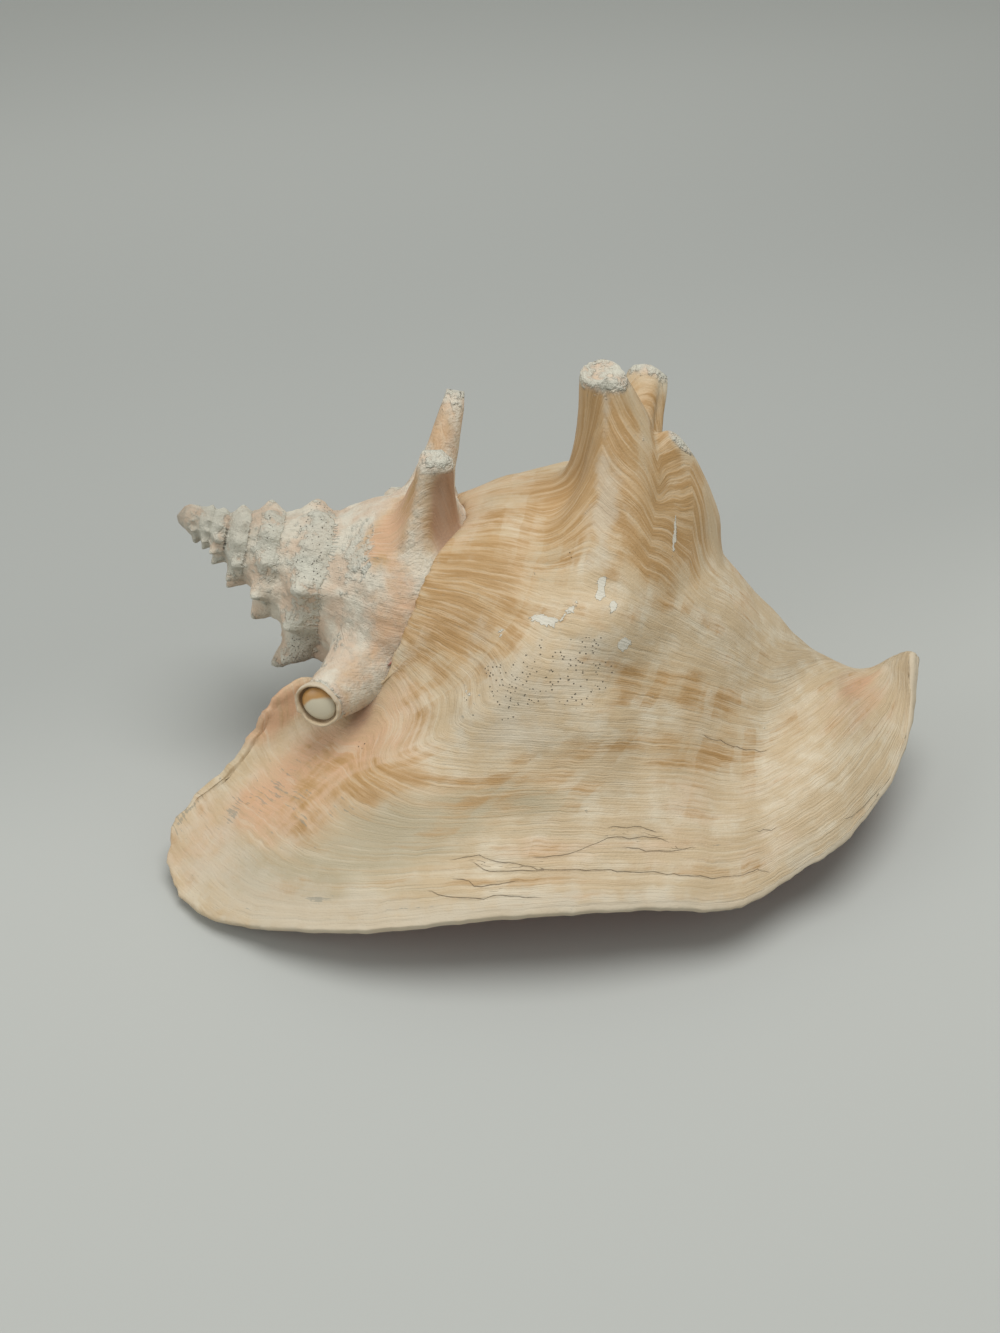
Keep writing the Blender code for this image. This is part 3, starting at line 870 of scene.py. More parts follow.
def crack_distance(age, x):
    """How far past the nearest crack a place is, in degrees, and how open the crack is there."""
    nearest, opening = np.full_like(age, CRACK_NONE), np.zeros_like(age)
    for number, points in enumerate(CRACKS):
        places, ages = zip(*points)
        jagged = sum(size * waver(x, wave, seed + number) for size, wave, seed in CRACK_JAGS)
        apart = age - np.interp(x, places, ages) - jagged
        within = smooth((x - places[0]) / 4 + 0.3) * smooth((places[-1] - x) / 4 + 0.3)
        closer = (np.abs(apart) < np.abs(nearest)) & (within > 0)
        nearest = np.where(closer, apart, nearest)
        opening = np.where(closer, within, opening)
    return nearest, opening


print(len(SPINES), "spines,", len(CRACKS), "cracks")

# %% [markdown]
# ## Worn and uneven
# Nothing that grows is as even as a formula. Soft noise in several sizes lifts the whole skin up
# and down, more finely on the spire, which is worn. Low knobs and dents stand where the animal
# had trouble: behind the crest, on the long folds of the back, and at the tip of the canal.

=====

== WHAT TO DO ==
Take the listing above and set it down exactly.

== EXERCISE RESULT ==
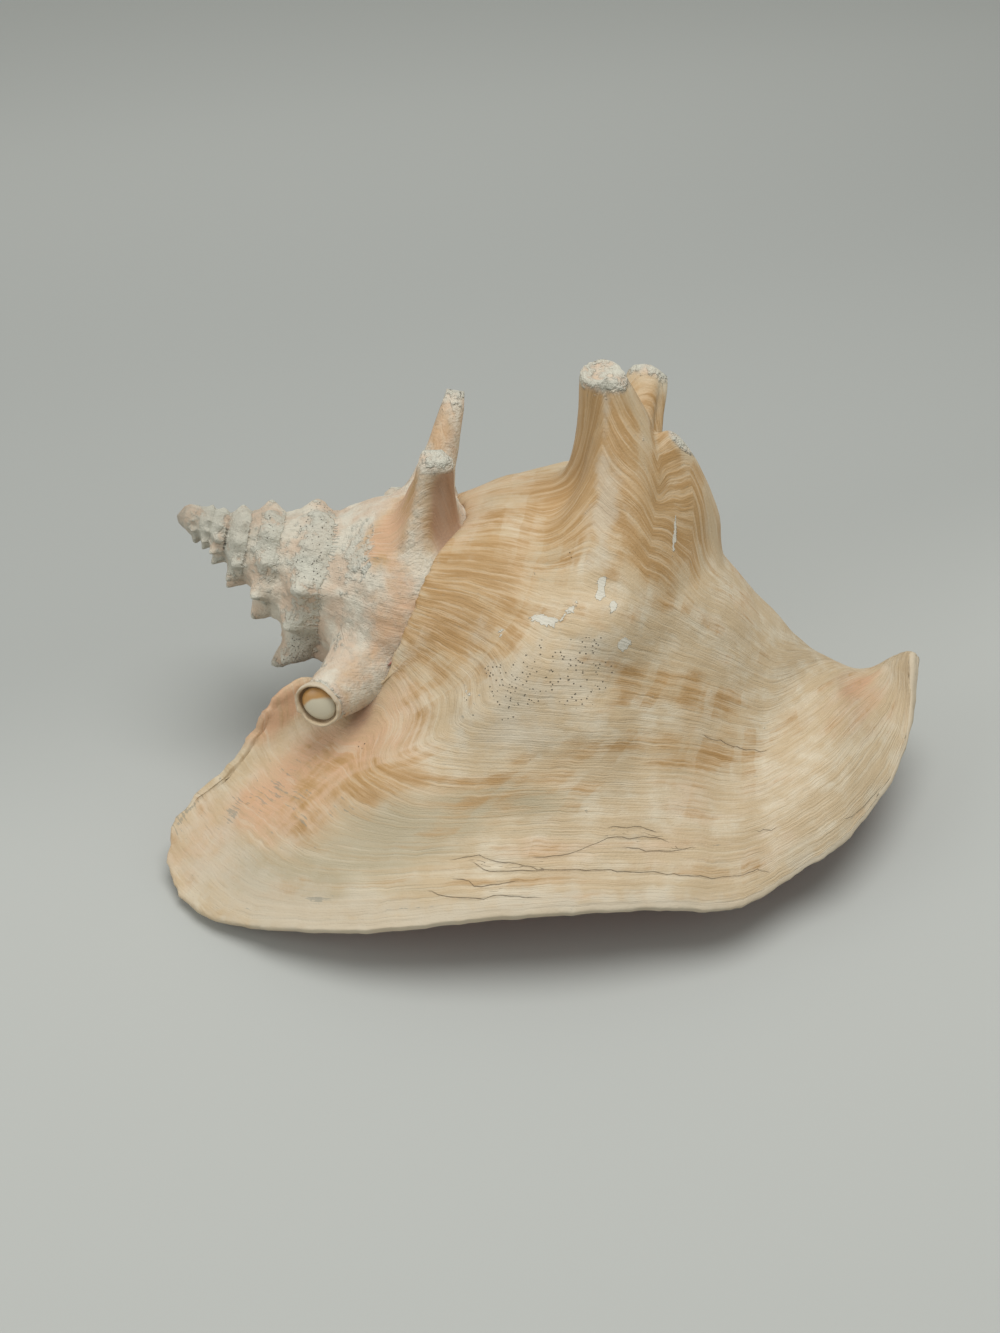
Keep writing the Blender code for this image. This is part 3, starting at line 870 of scene.py. More parts follow.
def crack_distance(age, x):
    """How far past the nearest crack a place is, in degrees, and how open the crack is there."""
    nearest, opening = np.full_like(age, CRACK_NONE), np.zeros_like(age)
    for number, points in enumerate(CRACKS):
        places, ages = zip(*points)
        jagged = sum(size * waver(x, wave, seed + number) for size, wave, seed in CRACK_JAGS)
        apart = age - np.interp(x, places, ages) - jagged
        within = smooth((x - places[0]) / 4 + 0.3) * smooth((places[-1] - x) / 4 + 0.3)
        closer = (np.abs(apart) < np.abs(nearest)) & (within > 0)
        nearest = np.where(closer, apart, nearest)
        opening = np.where(closer, within, opening)
    return nearest, opening


print(len(SPINES), "spines,", len(CRACKS), "cracks")

# %% [markdown]
# ## Worn and uneven
# Nothing that grows is as even as a formula. Soft noise in several sizes lifts the whole skin up
# and down, more finely on the spire, which is worn. Low knobs and dents stand where the animal
# had trouble: behind the crest, on the long folds of the back, and at the tip of the canal.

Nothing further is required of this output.